Ahmed Soliman
2023
UniManc at NADI 2023 Shared Task: A Comparison of Various T5-based Models for Translating Arabic Dialectical Text to Modern Standard Arabic
Abdullah Khered
|
Ingy Abdelhalim
|
Nadine Abdelhalim
|
Ahmed Soliman
|
Riza Batista-Navarro
Proceedings of ArabicNLP 2023
This paper presents the methods we developed for the Nuanced Arabic Dialect Identification (NADI) 2023 shared task, specifically targeting the two subtasks focussed on sentence-level machine translation (MT) of text written in any of four Arabic dialects (Egyptian, Emirati, Jordanian and Palestinian) to Modern Standard Arabic (MSA).

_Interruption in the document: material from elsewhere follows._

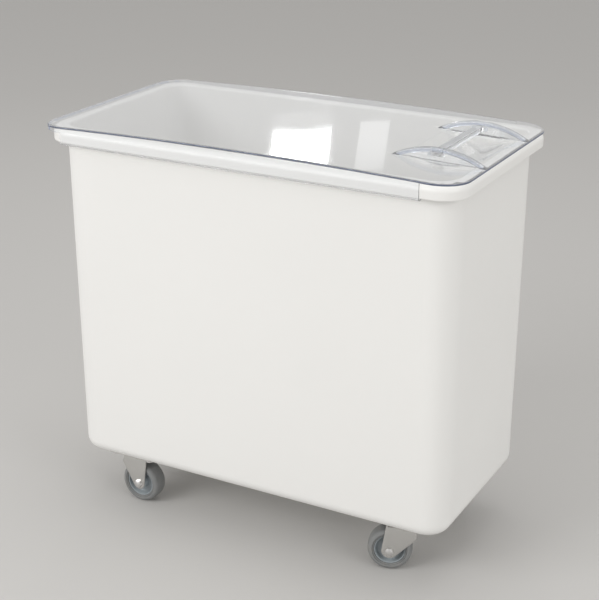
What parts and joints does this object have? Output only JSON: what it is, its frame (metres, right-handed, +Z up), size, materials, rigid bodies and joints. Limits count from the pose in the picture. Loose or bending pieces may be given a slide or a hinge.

Our team, UniManc, employed models based on T5: multilingual T5 (mT5), multi-task fine-tuned mT5 (mT0) and AraT5. These models were trained based on two configurations: joint model training for all regional dialects (J-R) and independent model training for every regional dialect (I-R). Based on the results of the official NADI 2023 evaluation, our I-R AraT5 model obtained an overall BLEU score of 14.76, ranking first in the Closed Dialect-to-MSA MT subtask. Moreover, in the Open Dialect-to-MSA MT subtask, our J-R AraT5 model also ranked first, obtaining an overall BLEU score of 21.10.